## [INSTRUCTIONS FOR THE TASK]
Only lines with the string "down" matter here; gather them from the material below.

## [MATERIAL PROVIDED]
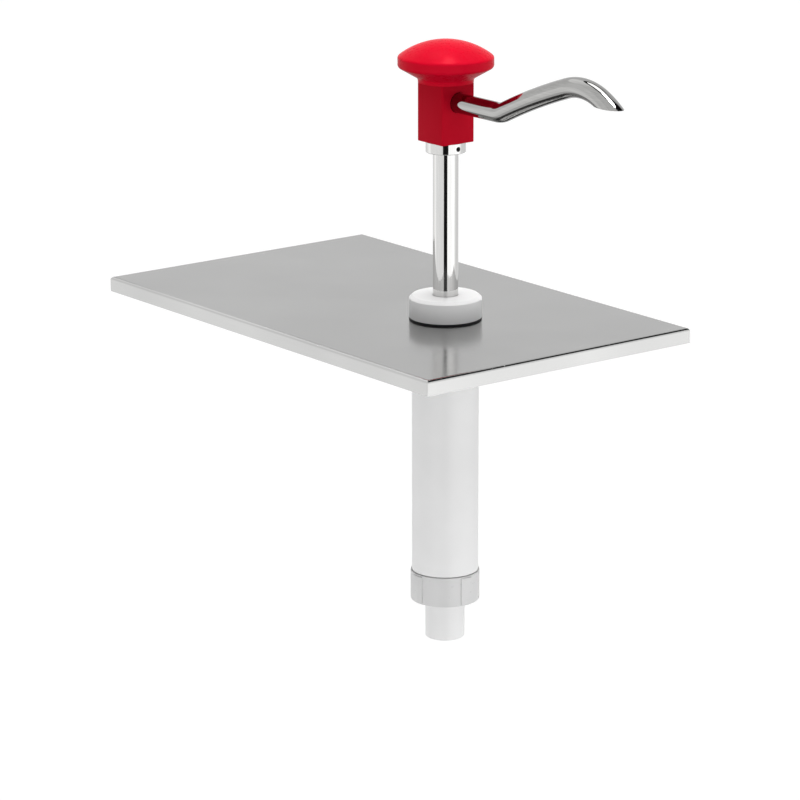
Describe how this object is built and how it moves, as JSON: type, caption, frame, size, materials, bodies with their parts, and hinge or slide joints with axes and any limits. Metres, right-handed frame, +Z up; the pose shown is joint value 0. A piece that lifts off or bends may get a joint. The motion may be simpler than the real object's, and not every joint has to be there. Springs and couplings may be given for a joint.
{
  "type": "sauce pump dispenser",
  "caption": "Push-down sauce pump through a folded sheet lid: mushroom knob, square head, bent spout, spring-return piston and ball valves.",
  "frame": {"origin": "centre of the lid's underside, the flat face that rests on the pan's rim", "axes": "+Z up along the pump's stroke, the spout points to -Y at rest, and the lid's long side lies along Y"},
  "size_m": [0.165, 0.3091, 0.3073],
  "materials": {
    "lid_steel": "satin sheet",
    "polished_steel": "polished tube",
    "white_plastic": "semi-gloss white moulding",
    "red_plastic": "semi-gloss red moulding",
    "black_rubber": "black rubber",
    "guide_plastic": "natural acetal",
    "cage_steel": "stamped stainless",
    "ball_steel": "ground ball",
    "spring_steel": "drawn wire",
    "black_screw": "blackened steel"
  },
  "bodies": {
    "base": {"lid_plate": "lid_steel", "lid_gasket": "black_rubber", "collar_nut": "white_plastic", "rod_guide": "guide_plastic", "rod_wiper": "black_rubber", "pump_cylinder": "white_plastic", "ring_nut": "white_plastic", "foot_valve_body": "white_plastic", "foot_seal": "black_rubber", "foot_cage": "cage_steel", "return_spring": "spring_steel"},
    "spring_carrier": {"spring_washer": "cage_steel"},
    "plunger": {"knob": "red_plastic", "head_block": "red_plastic", "spout": "polished_steel", "spout_seal": "black_rubber", "tube_seal": "black_rubber", "head_ferrule": "polished_steel", "ferrule_screw": "black_screw", "plunger_tube": "polished_steel", "piston": "guide_plastic", "piston_seal_upper": "black_rubber", "piston_seal_lower": "black_rubber", "piston_pin": "ball_steel"},
    "discharge_valve": {"discharge_ball": "ball_steel"},
    "foot_valve": {"foot_ball": "ball_steel"}
  },
  "joints": [
    {"name": "plunger_press", "type": "slide", "parent": "base", "child": "spring_carrier", "axis": [0, 0, -1], "range_m": [0, 0.0719], "stiffness_N_per_m": 440, "springref_m": -0.03, "deforming": ["return_spring"]},
    {"name": "plunger_swivel", "type": "hinge", "parent": "spring_carrier", "child": "plunger", "pos_m": [0, -0.0433, 0.05], "axis": [0, 0, 1], "continuous": true},
    {"name": "discharge_ball_lift", "type": "slide", "parent": "plunger", "child": "discharge_valve", "axis": [0, 0, 1], "range_m": [0, 0.003]},
    {"name": "foot_ball_lift", "type": "slide", "parent": "base", "child": "foot_valve", "axis": [0, 0, 1], "range_m": [0, 0.004]}
  ]
}
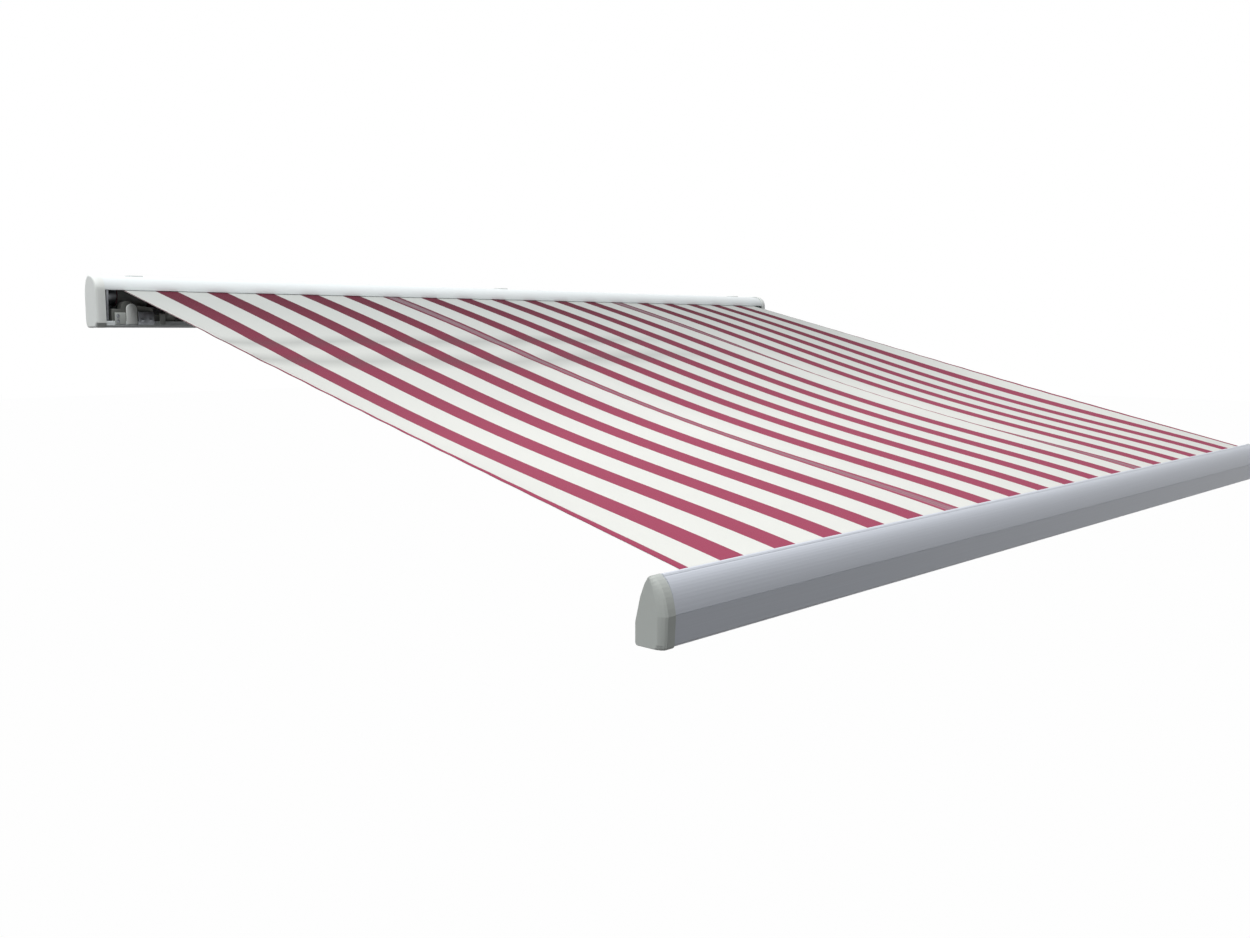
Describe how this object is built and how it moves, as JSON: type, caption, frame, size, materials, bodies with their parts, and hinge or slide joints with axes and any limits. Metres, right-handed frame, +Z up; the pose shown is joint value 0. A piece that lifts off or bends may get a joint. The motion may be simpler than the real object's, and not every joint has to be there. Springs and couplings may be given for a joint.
{
  "type": "fabric awning",
  "caption": "Wall-mounted folding-arm awning in a full cassette, opened out: striped cloth from a roller to a front bar, held taut by two jointed arms.",
  "frame": {"origin": "middle of the centre wall bracket's flat back face, which lies on the wall", "axes": "+X along the wall towards the motor end, +Y into the wall, +Z up"},
  "size_m": [3.4122, 2.4684, 0.732],
  "materials": {
    "white_paint": "smooth semi-gloss powder coat",
    "white_plastic": "satin moulded plastic",
    "silver": "satin anodised",
    "grey_plastic": "fine moulded grain",
    "cast_aluminium": "blasted casting",
    "steel": "galvanised",
    "dark_plastic": "moulded",
    "cloth": "woven acrylic in wide stripes"
  },
  "bodies": {
    "root": {"wall_bracket_left": "white_paint", "wall_bracket_centre": "white_paint", "wall_bracket_right": "white_paint", "clamp_screw_left": "steel", "clamp_screw_centre": "steel", "clamp_screw_right": "steel", "cassette_housing": "white_paint", "cassette_tray": "white_paint", "end_cap_left": "white_plastic", "end_cap_right": "white_plastic", "bearing_plate_left": "steel", "bearing_plate_right": "steel", "idler_bush": "white_plastic", "motor_body": "steel", "motor_head": "dark_plastic", "shoulder_console_left": "cast_aluminium", "shoulder_console_right": "cast_aluminium", "shoulder_pin_left": "steel", "shoulder_pin_right": "steel", "fabric": "cloth"},
    "roller": {"roller_tube": "steel", "roller_keder_rod": "dark_plastic", "idler_plug": "dark_plastic", "drive_wheel": "dark_plastic", "crown_ring": "dark_plastic", "fabric_wrap": "cloth"},
    "front_bar": {"front_bar": "silver", "front_keder_rod": "dark_plastic", "front_bar_cap_left": "grey_plastic", "front_bar_cap_right": "grey_plastic", "front_bracket_left": "cast_aluminium", "front_bracket_right": "cast_aluminium", "front_pin_left": "steel", "front_pin_right": "steel"},
    "upper_arm_left": {"shoulder_knuckle_left": "cast_aluminium", "upper_arm_left": "white_paint", "arm_spring_left": "steel", "elbow_fork_left": "cast_aluminium", "elbow_pin_left": "steel"},
    "forearm_left": {"elbow_tongue_left": "cast_aluminium", "forearm_left": "white_paint", "front_knuckle_left": "cast_aluminium"},
    "upper_arm_right": {"shoulder_knuckle_right": "cast_aluminium", "upper_arm_right": "white_paint", "arm_spring_right": "steel", "elbow_fork_right": "cast_aluminium", "elbow_pin_right": "steel"},
    "forearm_right": {"elbow_tongue_right": "cast_aluminium", "forearm_right": "white_paint", "front_knuckle_right": "cast_aluminium"}
  },
  "joints": [
    {"name": "shoulder_left", "type": "hinge", "parent": "root", "child": "upper_arm_left", "pos_m": [-1.40514, -0.117, -0.0199], "axis": [0, -0.2383, 0.9712], "range_deg": [0, 74.21], "deforming": ["fabric"]},
    {"name": "elbow_left", "type": "hinge", "parent": "upper_arm_left", "child": "forearm_left", "pos_m": [-1.10685, -1.27892, -0.30495], "axis": [0, -0.2383, 0.9712], "range_deg": [-148.42, 0]},
    {"name": "bar_pivot_left", "type": "hinge", "parent": "forearm_left", "child": "front_bar", "pos_m": [-1.40514, -2.44084, -0.59], "axis": [0, -0.2383, 0.9712], "range_deg": [0, 74.21]},
    {"name": "shoulder_right", "type": "hinge", "parent": "root", "child": "upper_arm_right", "pos_m": [1.40514, -0.117, -0.0199], "axis": [0, -0.2383, 0.9712], "range_deg": [-74.21, 0]},
    {"name": "elbow_right", "type": "hinge", "parent": "upper_arm_right", "child": "forearm_right", "pos_m": [1.10685, -1.27892, -0.30495], "axis": [0, -0.2383, 0.9712], "range_deg": [0, 148.42]},
    {"name": "roller_spin", "type": "hinge", "parent": "root", "child": "roller", "pos_m": [0, -0.054, 0.02], "axis": [1, 0, 0], "range_deg": [-3656, 0]}
  ],
  "couplings": [
    {"joint": "shoulder_left", "follows": "elbow_left", "ratio": -0.5},
    {"joint": "bar_pivot_left", "follows": "elbow_left", "ratio": -0.5},
    {"joint": "shoulder_right", "follows": "elbow_left", "ratio": 0.5},
    {"joint": "elbow_right", "follows": "elbow_left", "ratio": -1},
    {"joint": "roller_spin", "follows": "elbow_left", "ratio": 24.626}
  ]
}
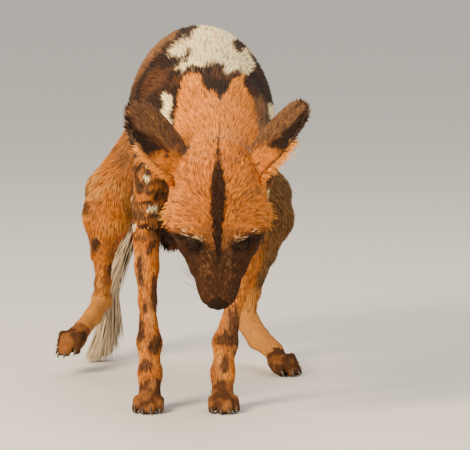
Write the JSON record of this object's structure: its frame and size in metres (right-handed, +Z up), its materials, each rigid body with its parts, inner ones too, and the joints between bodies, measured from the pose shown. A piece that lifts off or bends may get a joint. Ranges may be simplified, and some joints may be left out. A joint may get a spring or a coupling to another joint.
{
  "type": "african wild dog",
  "caption": "Life-size still model of a male African wild dog, standing half crouched with its head hung low, hind legs spread and the right hind foot just off the floor.",
  "frame": {"origin": "on the floor, under the middle of the whole dog's box", "axes": "+Z up, the dog looks towards -Y and its left side is at +X"},
  "size_m": [0.4266, 0.9188, 0.6103],
  "materials": {
    "coat": "short matte coat in tan, black and white patches",
    "brush_hair": "long soft white hair",
    "nose_leather": "damp grained black skin",
    "eye": "wet gloss"
  },
  "bodies": {
    "root": {"ear_left": "coat", "ear_right": "coat", "eye_left": "eye", "eye_right": "eye", "foreleg_left": "coat", "foreleg_right": "coat", "forepaw_left": "coat", "forepaw_right": "coat", "head": "coat", "hindfoot_left": "coat", "hindfoot_right": "coat", "neck": "coat", "nose": "nose_leather", "shank_left": "coat", "shank_right": "coat", "tail": "coat", "tail_brush": "brush_hair", "thigh_left": "coat", "thigh_right": "coat", "torso": "coat"}
  },
  "joints": []
}
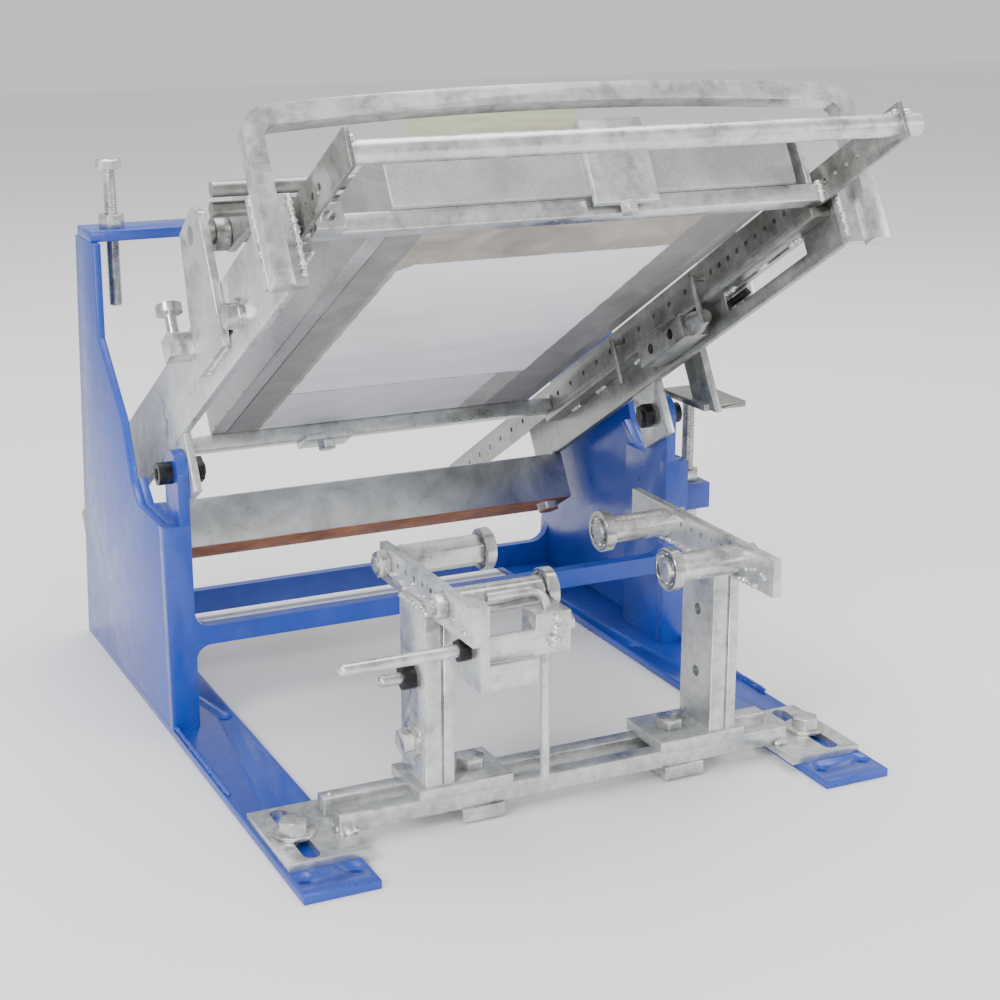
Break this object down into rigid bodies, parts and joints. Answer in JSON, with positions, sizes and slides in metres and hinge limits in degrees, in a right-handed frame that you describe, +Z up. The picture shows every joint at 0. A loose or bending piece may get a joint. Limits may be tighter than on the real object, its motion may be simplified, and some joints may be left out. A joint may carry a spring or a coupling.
{
  "type": "manual cylindrical screen printing press",
  "caption": "Manual benchtop screen printing press for cylindrical objects: blue base, tilting zinc head with sliding screen frame and swinging squeegee, bearing rollers on adjustable posts.",
  "frame": {"origin": "on the bench, at the centre of the four-hole bench bolt pattern in the two feet", "axes": "+Z up from the bench; +X to the operator's right along the tilt axis; -Y towards the operator"},
  "size_m": [0.461, 0.6812, 0.4651],
  "materials": {
    "blue_paint": "semi-gloss blue enamel",
    "zinc_steel": "zinc plated, mottled and lightly worn",
    "zinc_dark": "dull zinc plated",
    "weight_steel": "zinc plated front, rusty brown underside",
    "fasteners": "zinc plated hardware",
    "black_hardware": "black oxide",
    "bearing_steel": "ground bearing steel",
    "frame_aluminium": "mill finish, stained inside",
    "mesh_fabric": "fine white screen mesh with coated edge",
    "blade_rubber": "dull rubber",
    "grip_cream": "cream painted wood, worn"
  },
  "bodies": {
    "base": {"foot_left": "blue_paint", "foot_right": "blue_paint", "side_plate_left": "blue_paint", "side_plate_right": "blue_paint", "ear_plates": "blue_paint", "front_yoke": "blue_paint", "rear_crossbar": "blue_paint", "stop_arm": "blue_paint", "stop_lug": "blue_paint", "stop_nuts": "fasteners", "pivot_screws": "black_hardware", "rail_bolts": "fasteners"},
    "print_stop": {"print_stop_bolt": "fasteners"},
    "tilt_stop": {"tilt_stop_stud": "fasteners"},
    "rail": {"rail_bars": "zinc_steel", "rail_brackets": "zinc_steel"},
    "left_post": {"post_left": "zinc_steel", "post_clamp_left": "fasteners", "roller_carrier_left": "zinc_steel", "roller_standoffs_left": "fasteners", "post_side_bolts": "fasteners", "black_nuts": "black_hardware", "register_bracket": "zinc_steel", "register_block": "zinc_steel"},
    "right_post": {"post_right": "zinc_steel", "post_clamp_right": "fasteners", "roller_carrier_right": "zinc_steel", "roller_standoffs_right": "fasteners"},
    "roller_front_left": {"bearing_front_left": "bearing_steel"},
    "roller_rear_left": {"bearing_rear_left": "bearing_steel"},
    "roller_front_right": {"bearing_front_right": "bearing_steel"},
    "roller_rear_right": {"bearing_rear_right": "bearing_steel"},
    "register_stop": {"register_rod": "zinc_steel"},
    "register_slide": {"register_pin": "zinc_steel"},
    "head": {"arm_left": "zinc_steel", "arm_right": "zinc_dark", "guide_bars": "zinc_dark", "hinge_plates": "zinc_steel", "counterweight": "weight_steel", "handle": "zinc_steel", "tilt_stop_foot": "zinc_dark", "carriage_stop_block": "zinc_dark", "arm_adjusters": "fasteners", "shaft_brackets": "zinc_steel", "squeegee_shaft": "zinc_dark", "return_spring": "zinc_dark"},
    "squeegee": {"swing_arms": "zinc_steel", "squeegee_crossbars": "zinc_dark", "squeegee_clamps": "zinc_steel", "squeegee_plate": "zinc_dark", "squeegee_blade": "blade_rubber", "squeegee_grip": "grip_cream"},
    "carriage": {"carriage_strips": "zinc_dark", "carriage_rod": "zinc_steel", "carriage_bars": "zinc_steel", "carriage_stop_pins": "zinc_dark", "screen_clamps": "zinc_steel", "screen_frame": "frame_aluminium", "screen_mesh": "mesh_fabric"}
  },
  "joints": [
    {"name": "head_tilt", "type": "hinge", "parent": "base", "child": "head", "pos_m": [0, 0.138, 0.192], "axis": [1, 0, 0], "range_deg": [0, 34]},
    {"name": "screen_slide", "type": "slide", "parent": "head", "child": "carriage", "axis": [0, -0.8616, 0.5075], "range_m": [0, 0.04]},
    {"name": "squeegee_swing", "type": "hinge", "parent": "head", "child": "squeegee", "pos_m": [0, 0.07108, 0.36605], "axis": [-1, 0, 0], "range_deg": [0, 25]},
    {"name": "rail_slide", "type": "slide", "parent": "base", "child": "rail", "axis": [0, 1, 0], "range_m": [-0.028, 0.028]},
    {"name": "left_post_slide", "type": "slide", "parent": "rail", "child": "left_post", "axis": [1, 0, 0], "range_m": [-0.04, 0.035]},
    {"name": "right_post_slide", "type": "slide", "parent": "rail", "child": "right_post", "axis": [1, 0, 0], "range_m": [-0.035, 0.04]},
    {"name": "roller_front_left_spin", "type": "hinge", "parent": "left_post", "child": "roller_front_left", "pos_m": [-0.036, -0.11725, 0.162], "axis": [1, 0, 0], "continuous": true},
    {"name": "roller_rear_left_spin", "type": "hinge", "parent": "left_post", "child": "roller_rear_left", "pos_m": [-0.036, -0.02725, 0.162], "axis": [1, 0, 0], "continuous": true},
    {"name": "roller_front_right_spin", "type": "hinge", "parent": "right_post", "child": "roller_front_right", "pos_m": [0.054, -0.11725, 0.162], "axis": [1, 0, 0], "continuous": true},
    {"name": "roller_rear_right_spin", "type": "hinge", "parent": "right_post", "child": "roller_rear_right", "pos_m": [0.054, -0.02725, 0.162], "axis": [1, 0, 0], "continuous": true},
    {"name": "register_stop_height", "type": "slide", "parent": "left_post", "child": "register_stop", "axis": [0, 0, 1], "range_m": [0, 0.02]},
    {"name": "register_pin_slide", "type": "slide", "parent": "left_post", "child": "register_slide", "axis": [1, 0, 0], "range_m": [-0.02, 0.018]},
    {"name": "print_stop_height", "type": "slide", "parent": "base", "child": "print_stop", "axis": [0, 0, 1], "range_m": [0, 0.03]},
    {"name": "tilt_stop_height", "type": "slide", "parent": "base", "child": "tilt_stop", "axis": [0, 0, 1], "range_m": [-0.02, 0]}
  ]
}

## [TASK RESULT]
  "caption": "Push-down sauce pump through a folded sheet lid: mushroom knob, square head, bent spout, spring-return piston and ball valves.",
Break this object down into rigid bodies, parts and joints. Answer in JSON, with positions, sizes and slides in metres and hinge limits in degrees, in a right-handed frame that you describe, +Z up. The picture shows every joint at 0. A loose or bending piece may get a joint. Limits may be tighter than on the real object, its motion may be simplified, and some joints may be left out. A joint may carry a spring or a coupling.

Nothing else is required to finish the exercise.